In this section the following terminology is used:

• Convert is a single ADC quantized digitization of the input signal.
• Sample is the data returned from hardware.

Software-Timed Acquisitions

Software controls the rate of the acquisition. Software sends a separate command to the hardware to acquire each sample. In NI-DAQmx, software-timed acquisitions are referred to as having on-demand timing. Software-timed acquisitions are also referred to as immediate or static acquisitions and are typically used for reading a single sample of data.

Hardware-Timed Acquisitions

With hardware-timed acquisitions, a digital hardware signal (AI Sample Clock) controls the rate of the acquisition. This signal can be generated internally on the device or provided externally.

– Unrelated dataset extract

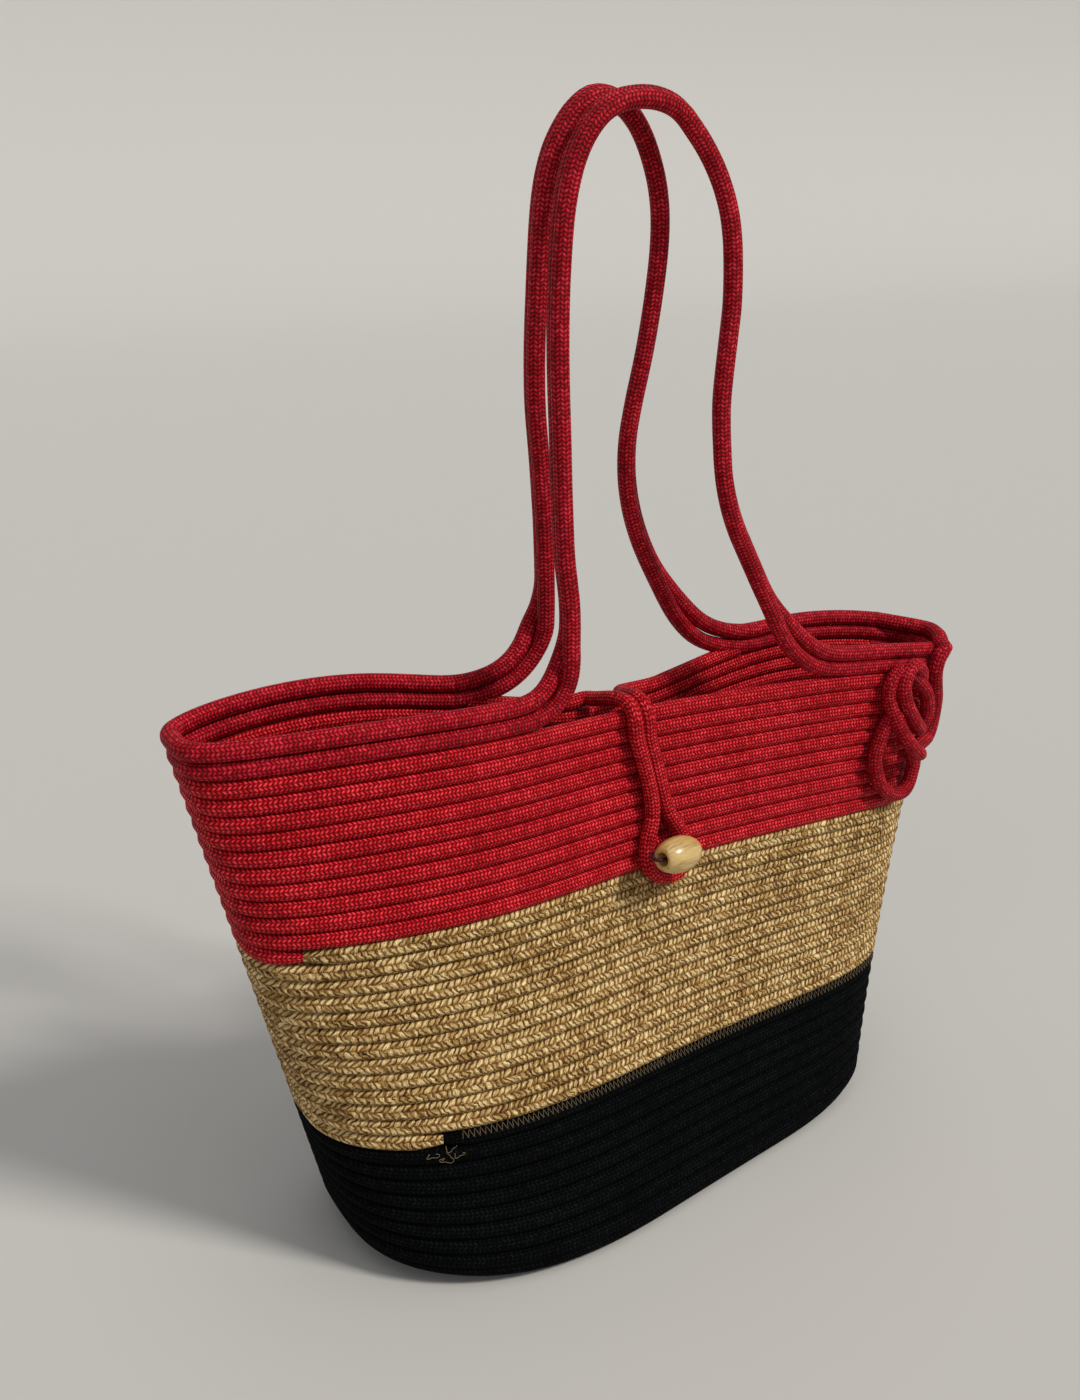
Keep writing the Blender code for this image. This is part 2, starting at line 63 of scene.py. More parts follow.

Hardware-timed acquisitions have several advantages over software-timed acquisitions:

• The time between samples can be much shorter.
• The timing between samples is deterministic.
• Hardware-timed acquisitions can use hardware triggering.

Hardware-timed operations can be buffered or hardware-timed single point (HWTSP). The PXIe-4309 supports buffered hardware-timed operations.

A buffer is a temporary storage in computer memory for to-be-transferred samples. Data is moved from the PXIe-4309 module's onboard FIFO memory to a PC buffer using DMA before it is transferred to application memory. Buffered acquisition typically allows for much faster transfer rates because data is moved in large blocks.

One property of buffered I/O operations is the sample mode. The sample mode can be either finite or continuous:

• Finite sample mode acquisition refers to the acquisition of a specific, predetermined number of data samples. Once the specified number of samples has been read in, the acquisition stops. If you use a reference trigger, you must use finite sample mode.
• Continuous acquisition refers to the acquisition of an unspecified number of samples. Instead of acquiring a set number of data samples and stopping, a continuous acquisition continues until you stop the operation. Continuous acquisition is also referred to as double-buffered or circular-buffered acquisition.

  If data cannot be transferred across the bus fast enough, the FIFO becomes full. New acquisitions overwrite data in the FIFO before it can be transferred to host memory, which causes the device to generate an error. With continuous operations, if the user program does not read data out of the PC buffer fast enough to keep up with the data transfer, the buffer could reach an overflow condition, causing an error to be generated.

Typically, HWTSP operations are used to write single samples at known time intervals. While buffered operations are optimized for high throughput, HWTSP operations are optimized for low latency and low jitter. HWTSP can notify software if it falls behind hardware. These features make HWTSP ideal for real time control applications. HWTSP operations, in conjunction with the Wait For Next Sample Clock function, provide tight synchronization between the software layer and the hardware layer. For more information, refer to the document NI-DAQmx Hardware-Timed Single Point Lateness Checking.